Task instructions: Write out, exactly as given, every line from the one holding "Model this object" to the one holding "const SCREEN_OPENING_PITCH = 5.5;", including both.

Records for the task:
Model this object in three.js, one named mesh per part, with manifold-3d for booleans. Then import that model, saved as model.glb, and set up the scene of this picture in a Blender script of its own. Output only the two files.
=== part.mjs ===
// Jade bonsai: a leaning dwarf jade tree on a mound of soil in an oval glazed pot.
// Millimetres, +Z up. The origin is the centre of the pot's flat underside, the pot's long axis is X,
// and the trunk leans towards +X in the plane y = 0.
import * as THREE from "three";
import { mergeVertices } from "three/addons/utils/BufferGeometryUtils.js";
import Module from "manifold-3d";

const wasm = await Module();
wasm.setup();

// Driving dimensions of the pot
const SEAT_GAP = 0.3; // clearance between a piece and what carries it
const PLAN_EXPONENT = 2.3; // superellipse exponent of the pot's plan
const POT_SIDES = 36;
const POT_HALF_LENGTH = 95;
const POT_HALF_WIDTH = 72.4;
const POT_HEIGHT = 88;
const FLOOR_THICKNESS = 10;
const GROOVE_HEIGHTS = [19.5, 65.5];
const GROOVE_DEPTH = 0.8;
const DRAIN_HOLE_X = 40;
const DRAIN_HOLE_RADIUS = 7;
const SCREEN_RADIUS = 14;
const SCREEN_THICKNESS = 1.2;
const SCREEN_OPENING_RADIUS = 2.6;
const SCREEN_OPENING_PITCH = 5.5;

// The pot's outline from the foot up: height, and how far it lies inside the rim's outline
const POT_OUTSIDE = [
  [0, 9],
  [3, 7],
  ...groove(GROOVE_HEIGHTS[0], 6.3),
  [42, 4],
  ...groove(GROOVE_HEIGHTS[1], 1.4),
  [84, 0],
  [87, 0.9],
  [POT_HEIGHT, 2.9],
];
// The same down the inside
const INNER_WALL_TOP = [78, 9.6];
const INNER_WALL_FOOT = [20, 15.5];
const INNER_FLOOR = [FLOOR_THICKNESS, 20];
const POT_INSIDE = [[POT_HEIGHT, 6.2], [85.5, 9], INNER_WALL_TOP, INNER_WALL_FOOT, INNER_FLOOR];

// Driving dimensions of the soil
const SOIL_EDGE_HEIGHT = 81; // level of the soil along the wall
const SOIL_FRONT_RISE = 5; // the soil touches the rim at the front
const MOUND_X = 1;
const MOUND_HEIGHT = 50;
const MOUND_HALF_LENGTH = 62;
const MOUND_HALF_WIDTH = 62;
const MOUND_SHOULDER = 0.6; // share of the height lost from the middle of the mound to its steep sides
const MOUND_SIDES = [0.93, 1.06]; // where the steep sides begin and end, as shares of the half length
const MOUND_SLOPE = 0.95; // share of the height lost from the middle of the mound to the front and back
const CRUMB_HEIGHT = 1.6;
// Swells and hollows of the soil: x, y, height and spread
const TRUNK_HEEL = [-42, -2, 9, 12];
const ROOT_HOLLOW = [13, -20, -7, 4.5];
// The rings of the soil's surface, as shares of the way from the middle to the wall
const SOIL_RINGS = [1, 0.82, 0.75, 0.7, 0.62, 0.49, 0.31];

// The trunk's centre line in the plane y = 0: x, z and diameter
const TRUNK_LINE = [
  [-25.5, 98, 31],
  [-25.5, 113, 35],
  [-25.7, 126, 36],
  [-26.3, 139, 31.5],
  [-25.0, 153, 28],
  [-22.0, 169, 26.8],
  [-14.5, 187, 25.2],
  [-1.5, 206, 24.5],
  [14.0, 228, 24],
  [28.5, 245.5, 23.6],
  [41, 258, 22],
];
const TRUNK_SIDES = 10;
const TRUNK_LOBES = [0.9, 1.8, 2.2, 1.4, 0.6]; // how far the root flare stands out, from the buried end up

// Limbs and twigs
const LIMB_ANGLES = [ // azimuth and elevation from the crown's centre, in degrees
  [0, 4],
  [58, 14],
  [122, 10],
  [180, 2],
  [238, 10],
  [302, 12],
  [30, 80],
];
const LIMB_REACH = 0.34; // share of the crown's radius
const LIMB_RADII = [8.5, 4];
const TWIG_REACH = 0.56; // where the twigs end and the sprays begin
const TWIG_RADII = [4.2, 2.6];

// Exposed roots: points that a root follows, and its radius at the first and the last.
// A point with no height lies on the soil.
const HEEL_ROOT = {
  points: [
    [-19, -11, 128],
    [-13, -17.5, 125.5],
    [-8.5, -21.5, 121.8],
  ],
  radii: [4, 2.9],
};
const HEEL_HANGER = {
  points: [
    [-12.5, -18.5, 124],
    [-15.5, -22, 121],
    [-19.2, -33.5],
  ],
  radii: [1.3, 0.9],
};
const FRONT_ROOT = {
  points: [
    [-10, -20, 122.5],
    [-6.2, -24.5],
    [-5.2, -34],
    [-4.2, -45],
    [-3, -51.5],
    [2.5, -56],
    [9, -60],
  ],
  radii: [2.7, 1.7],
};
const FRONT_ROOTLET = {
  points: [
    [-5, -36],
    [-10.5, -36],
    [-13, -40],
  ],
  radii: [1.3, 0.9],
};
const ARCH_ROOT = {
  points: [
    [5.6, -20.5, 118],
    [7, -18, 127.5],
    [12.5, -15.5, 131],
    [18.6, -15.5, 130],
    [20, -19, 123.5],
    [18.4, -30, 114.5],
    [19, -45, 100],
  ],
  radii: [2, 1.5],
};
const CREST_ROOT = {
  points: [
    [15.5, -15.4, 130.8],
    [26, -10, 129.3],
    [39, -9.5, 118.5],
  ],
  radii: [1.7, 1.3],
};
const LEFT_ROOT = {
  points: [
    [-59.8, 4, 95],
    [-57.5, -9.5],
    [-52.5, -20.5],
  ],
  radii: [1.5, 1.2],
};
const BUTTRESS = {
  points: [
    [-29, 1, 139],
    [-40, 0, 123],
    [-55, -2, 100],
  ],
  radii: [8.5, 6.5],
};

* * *

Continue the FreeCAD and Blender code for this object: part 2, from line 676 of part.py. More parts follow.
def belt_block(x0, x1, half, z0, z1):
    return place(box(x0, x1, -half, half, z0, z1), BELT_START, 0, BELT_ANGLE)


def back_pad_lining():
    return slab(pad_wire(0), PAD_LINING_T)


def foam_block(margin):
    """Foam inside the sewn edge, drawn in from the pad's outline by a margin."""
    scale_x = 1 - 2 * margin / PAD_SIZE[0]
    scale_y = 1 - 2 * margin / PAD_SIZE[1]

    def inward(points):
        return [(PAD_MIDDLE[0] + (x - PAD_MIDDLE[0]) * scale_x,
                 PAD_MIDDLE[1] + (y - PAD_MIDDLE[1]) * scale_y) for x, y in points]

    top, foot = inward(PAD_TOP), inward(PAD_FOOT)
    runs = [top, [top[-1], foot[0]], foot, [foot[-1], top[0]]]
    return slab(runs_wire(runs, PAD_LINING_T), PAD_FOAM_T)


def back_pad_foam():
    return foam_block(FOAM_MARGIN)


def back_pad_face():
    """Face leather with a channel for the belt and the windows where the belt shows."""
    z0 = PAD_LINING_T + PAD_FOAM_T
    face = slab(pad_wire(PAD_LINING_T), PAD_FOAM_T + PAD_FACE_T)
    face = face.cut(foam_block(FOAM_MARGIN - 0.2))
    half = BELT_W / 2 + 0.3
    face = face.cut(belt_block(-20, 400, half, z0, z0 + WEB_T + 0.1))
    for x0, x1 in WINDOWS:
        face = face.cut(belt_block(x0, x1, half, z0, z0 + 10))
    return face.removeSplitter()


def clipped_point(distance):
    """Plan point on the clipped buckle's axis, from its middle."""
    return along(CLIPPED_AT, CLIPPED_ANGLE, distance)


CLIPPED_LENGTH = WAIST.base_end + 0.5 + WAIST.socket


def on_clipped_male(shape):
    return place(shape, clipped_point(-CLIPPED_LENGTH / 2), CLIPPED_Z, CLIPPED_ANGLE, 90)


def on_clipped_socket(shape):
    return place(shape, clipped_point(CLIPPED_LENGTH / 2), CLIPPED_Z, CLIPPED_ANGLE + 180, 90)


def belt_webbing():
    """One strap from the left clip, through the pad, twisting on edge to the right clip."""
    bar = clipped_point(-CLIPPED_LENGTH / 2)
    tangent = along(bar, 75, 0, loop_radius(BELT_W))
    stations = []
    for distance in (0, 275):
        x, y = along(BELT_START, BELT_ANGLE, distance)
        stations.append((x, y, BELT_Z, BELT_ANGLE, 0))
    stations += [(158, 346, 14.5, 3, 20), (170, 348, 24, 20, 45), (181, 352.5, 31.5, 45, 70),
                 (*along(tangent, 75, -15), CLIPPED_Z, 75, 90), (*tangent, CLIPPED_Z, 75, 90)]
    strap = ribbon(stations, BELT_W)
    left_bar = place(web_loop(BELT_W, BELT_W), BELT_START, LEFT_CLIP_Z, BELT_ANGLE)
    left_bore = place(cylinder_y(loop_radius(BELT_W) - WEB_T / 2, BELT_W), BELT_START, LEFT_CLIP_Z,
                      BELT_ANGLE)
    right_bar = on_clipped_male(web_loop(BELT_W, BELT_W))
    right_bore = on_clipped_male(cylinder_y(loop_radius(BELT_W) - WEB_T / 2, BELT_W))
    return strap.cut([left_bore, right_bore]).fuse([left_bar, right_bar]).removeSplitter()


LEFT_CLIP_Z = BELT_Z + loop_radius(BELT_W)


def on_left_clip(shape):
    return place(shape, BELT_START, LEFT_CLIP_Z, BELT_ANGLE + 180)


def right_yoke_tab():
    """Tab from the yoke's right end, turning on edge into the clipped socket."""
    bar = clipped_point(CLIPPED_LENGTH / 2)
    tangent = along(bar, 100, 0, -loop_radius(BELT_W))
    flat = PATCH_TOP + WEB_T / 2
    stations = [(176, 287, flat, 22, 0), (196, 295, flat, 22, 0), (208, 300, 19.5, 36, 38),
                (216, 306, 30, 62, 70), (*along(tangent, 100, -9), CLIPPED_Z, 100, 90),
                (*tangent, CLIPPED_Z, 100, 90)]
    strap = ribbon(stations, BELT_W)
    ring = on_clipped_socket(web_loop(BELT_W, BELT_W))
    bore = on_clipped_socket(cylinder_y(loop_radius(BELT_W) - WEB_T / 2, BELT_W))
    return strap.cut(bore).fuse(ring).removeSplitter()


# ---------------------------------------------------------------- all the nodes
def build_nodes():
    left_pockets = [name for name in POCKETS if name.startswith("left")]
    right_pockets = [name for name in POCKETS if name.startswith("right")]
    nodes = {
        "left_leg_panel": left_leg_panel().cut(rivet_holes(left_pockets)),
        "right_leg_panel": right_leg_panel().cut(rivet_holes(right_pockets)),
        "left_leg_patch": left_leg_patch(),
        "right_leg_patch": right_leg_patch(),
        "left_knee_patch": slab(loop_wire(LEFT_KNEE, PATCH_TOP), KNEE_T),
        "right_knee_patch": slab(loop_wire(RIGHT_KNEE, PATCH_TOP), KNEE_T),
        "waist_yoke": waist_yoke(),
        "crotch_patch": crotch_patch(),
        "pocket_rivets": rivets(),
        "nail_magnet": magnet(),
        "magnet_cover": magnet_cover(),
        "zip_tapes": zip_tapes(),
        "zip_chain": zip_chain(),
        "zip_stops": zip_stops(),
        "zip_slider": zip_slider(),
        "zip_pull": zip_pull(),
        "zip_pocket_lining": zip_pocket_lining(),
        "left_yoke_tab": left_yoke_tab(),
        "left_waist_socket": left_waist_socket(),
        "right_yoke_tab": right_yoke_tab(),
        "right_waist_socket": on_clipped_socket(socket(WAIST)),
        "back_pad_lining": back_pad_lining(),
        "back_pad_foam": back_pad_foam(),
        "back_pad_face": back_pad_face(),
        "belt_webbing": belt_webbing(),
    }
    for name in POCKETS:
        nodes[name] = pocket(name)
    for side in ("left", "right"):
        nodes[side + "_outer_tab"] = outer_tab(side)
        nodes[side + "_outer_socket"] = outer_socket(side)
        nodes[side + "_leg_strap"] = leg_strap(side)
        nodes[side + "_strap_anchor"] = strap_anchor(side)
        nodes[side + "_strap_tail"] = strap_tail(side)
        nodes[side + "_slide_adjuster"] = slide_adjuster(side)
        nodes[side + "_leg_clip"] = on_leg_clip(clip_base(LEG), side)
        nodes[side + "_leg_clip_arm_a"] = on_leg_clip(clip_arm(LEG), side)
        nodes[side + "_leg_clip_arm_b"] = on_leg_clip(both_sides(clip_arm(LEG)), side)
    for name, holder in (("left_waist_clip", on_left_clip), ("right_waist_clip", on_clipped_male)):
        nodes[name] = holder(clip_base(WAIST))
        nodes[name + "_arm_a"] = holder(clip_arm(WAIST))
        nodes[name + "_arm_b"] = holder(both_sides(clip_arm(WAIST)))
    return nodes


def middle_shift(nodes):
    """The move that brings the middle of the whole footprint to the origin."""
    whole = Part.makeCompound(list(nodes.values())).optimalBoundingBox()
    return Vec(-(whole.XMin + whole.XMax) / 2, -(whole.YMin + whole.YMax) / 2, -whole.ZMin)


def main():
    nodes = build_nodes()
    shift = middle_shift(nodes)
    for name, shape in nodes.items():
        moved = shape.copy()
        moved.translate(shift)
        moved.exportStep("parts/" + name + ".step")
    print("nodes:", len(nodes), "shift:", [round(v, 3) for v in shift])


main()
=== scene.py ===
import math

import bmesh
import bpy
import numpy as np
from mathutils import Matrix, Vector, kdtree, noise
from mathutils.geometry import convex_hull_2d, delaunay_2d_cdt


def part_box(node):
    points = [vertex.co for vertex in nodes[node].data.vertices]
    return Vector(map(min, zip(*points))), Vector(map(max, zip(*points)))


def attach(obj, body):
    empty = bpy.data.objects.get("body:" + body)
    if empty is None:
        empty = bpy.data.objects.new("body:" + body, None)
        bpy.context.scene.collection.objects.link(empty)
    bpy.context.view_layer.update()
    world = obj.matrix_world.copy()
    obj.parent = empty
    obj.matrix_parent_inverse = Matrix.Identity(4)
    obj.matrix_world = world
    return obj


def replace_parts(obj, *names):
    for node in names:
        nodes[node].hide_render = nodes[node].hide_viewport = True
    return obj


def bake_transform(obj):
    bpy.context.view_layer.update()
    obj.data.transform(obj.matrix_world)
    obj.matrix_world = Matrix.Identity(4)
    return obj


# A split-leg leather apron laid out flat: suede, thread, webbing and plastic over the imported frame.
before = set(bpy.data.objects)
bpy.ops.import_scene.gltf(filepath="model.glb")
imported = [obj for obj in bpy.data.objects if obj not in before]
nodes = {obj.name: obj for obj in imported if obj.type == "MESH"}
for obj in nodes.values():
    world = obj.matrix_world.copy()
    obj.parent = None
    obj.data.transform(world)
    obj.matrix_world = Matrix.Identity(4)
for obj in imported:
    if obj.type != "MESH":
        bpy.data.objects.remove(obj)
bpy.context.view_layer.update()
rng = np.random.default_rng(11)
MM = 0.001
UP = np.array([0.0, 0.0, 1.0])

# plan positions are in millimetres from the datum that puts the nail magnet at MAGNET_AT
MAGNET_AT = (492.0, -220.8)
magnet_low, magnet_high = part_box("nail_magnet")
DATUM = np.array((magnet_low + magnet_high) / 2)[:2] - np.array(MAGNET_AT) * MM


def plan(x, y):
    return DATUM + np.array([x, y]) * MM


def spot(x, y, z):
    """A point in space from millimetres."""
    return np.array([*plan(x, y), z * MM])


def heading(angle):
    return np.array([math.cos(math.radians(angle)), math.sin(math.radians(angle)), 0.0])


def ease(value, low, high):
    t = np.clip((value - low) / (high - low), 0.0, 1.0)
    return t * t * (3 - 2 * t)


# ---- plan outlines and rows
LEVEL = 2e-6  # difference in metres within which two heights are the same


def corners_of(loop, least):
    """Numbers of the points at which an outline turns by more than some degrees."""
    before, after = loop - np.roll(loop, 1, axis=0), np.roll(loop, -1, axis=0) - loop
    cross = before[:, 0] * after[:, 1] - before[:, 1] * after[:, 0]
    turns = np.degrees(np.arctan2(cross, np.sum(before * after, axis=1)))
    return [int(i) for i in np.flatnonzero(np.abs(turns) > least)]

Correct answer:
Model this object in three.js, one named mesh per part, with manifold-3d for booleans. Then import that model, saved as model.glb, and set up the scene of this picture in a Blender script of its own. Output only the two files.
=== part.mjs ===
// Jade bonsai: a leaning dwarf jade tree on a mound of soil in an oval glazed pot.
// Millimetres, +Z up. The origin is the centre of the pot's flat underside, the pot's long axis is X,
// and the trunk leans towards +X in the plane y = 0.
import * as THREE from "three";
import { mergeVertices } from "three/addons/utils/BufferGeometryUtils.js";
import Module from "manifold-3d";

const wasm = await Module();
wasm.setup();

// Driving dimensions of the pot
const SEAT_GAP = 0.3; // clearance between a piece and what carries it
const PLAN_EXPONENT = 2.3; // superellipse exponent of the pot's plan
const POT_SIDES = 36;
const POT_HALF_LENGTH = 95;
const POT_HALF_WIDTH = 72.4;
const POT_HEIGHT = 88;
const FLOOR_THICKNESS = 10;
const GROOVE_HEIGHTS = [19.5, 65.5];
const GROOVE_DEPTH = 0.8;
const DRAIN_HOLE_X = 40;
const DRAIN_HOLE_RADIUS = 7;
const SCREEN_RADIUS = 14;
const SCREEN_THICKNESS = 1.2;
const SCREEN_OPENING_RADIUS = 2.6;
const SCREEN_OPENING_PITCH = 5.5;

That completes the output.